> Aim: Reproduce the lines from the one bearing "Keep writing the FreeCAD" through the one bearing "for x0, x1, z0, z1, height", inclusive. Copy them exactly; include no other line.

> Source records:
■ ■ ■ ■ ■ ■ ■
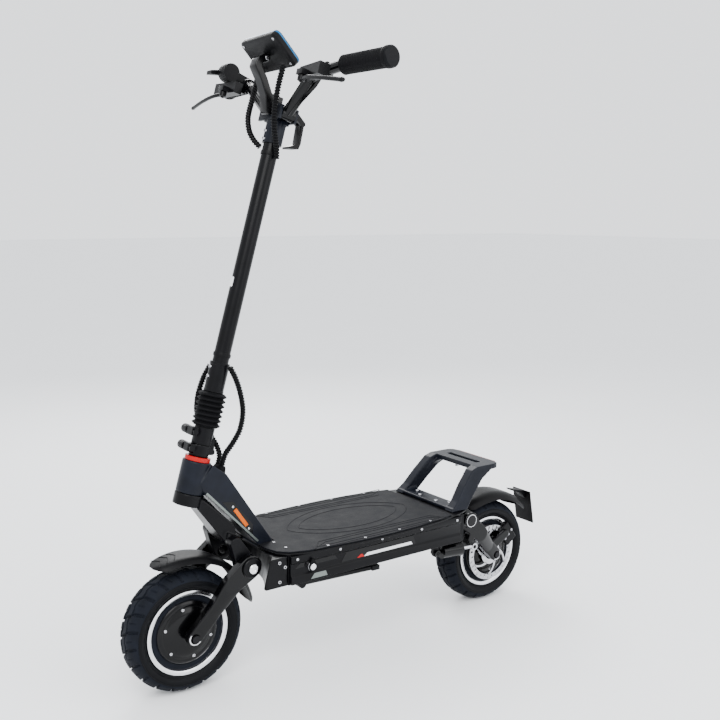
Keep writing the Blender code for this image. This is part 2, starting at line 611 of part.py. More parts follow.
■ ■ ■ ■ ■ ■ ■
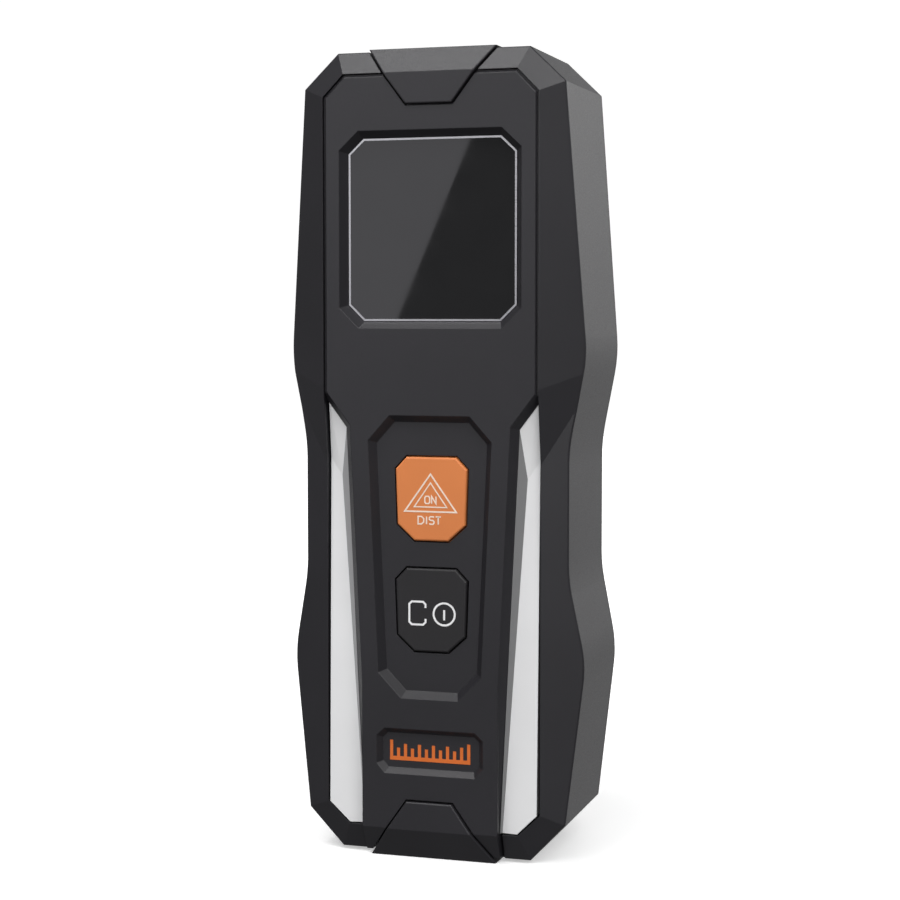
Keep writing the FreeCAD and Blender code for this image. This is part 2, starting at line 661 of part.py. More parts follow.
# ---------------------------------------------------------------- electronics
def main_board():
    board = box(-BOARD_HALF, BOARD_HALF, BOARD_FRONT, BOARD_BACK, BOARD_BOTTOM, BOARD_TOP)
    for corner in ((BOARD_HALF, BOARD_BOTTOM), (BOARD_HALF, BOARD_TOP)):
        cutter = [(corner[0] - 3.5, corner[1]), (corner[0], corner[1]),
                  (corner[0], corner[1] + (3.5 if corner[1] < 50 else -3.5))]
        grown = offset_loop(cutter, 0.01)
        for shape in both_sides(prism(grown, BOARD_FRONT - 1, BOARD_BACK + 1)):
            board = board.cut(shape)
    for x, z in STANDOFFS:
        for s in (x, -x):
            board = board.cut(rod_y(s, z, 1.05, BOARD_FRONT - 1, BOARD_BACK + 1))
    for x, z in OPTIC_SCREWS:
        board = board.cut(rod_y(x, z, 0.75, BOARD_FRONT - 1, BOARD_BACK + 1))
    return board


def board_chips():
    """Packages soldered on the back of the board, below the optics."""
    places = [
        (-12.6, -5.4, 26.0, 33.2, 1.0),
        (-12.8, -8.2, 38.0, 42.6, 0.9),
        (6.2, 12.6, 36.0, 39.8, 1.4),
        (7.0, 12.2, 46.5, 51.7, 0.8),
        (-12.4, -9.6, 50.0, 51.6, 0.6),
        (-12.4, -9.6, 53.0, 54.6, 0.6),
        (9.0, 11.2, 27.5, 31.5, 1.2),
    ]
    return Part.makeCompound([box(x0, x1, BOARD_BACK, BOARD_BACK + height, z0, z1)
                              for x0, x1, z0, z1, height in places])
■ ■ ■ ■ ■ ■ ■
> The answer:
Keep writing the FreeCAD and Blender code for this image. This is part 2, starting at line 661 of part.py. More parts follow.
# ---------------------------------------------------------------- electronics
def main_board():
    board = box(-BOARD_HALF, BOARD_HALF, BOARD_FRONT, BOARD_BACK, BOARD_BOTTOM, BOARD_TOP)
    for corner in ((BOARD_HALF, BOARD_BOTTOM), (BOARD_HALF, BOARD_TOP)):
        cutter = [(corner[0] - 3.5, corner[1]), (corner[0], corner[1]),
                  (corner[0], corner[1] + (3.5 if corner[1] < 50 else -3.5))]
        grown = offset_loop(cutter, 0.01)
        for shape in both_sides(prism(grown, BOARD_FRONT - 1, BOARD_BACK + 1)):
            board = board.cut(shape)
    for x, z in STANDOFFS:
        for s in (x, -x):
            board = board.cut(rod_y(s, z, 1.05, BOARD_FRONT - 1, BOARD_BACK + 1))
    for x, z in OPTIC_SCREWS:
        board = board.cut(rod_y(x, z, 0.75, BOARD_FRONT - 1, BOARD_BACK + 1))
    return board


def board_chips():
    """Packages soldered on the back of the board, below the optics."""
    places = [
        (-12.6, -5.4, 26.0, 33.2, 1.0),
        (-12.8, -8.2, 38.0, 42.6, 0.9),
        (6.2, 12.6, 36.0, 39.8, 1.4),
        (7.0, 12.2, 46.5, 51.7, 0.8),
        (-12.4, -9.6, 50.0, 51.6, 0.6),
        (-12.4, -9.6, 53.0, 54.6, 0.6),
        (9.0, 11.2, 27.5, 31.5, 1.2),
    ]
    return Part.makeCompound([box(x0, x1, BOARD_BACK, BOARD_BACK + height, z0, z1)
                              for x0, x1, z0, z1, height in places])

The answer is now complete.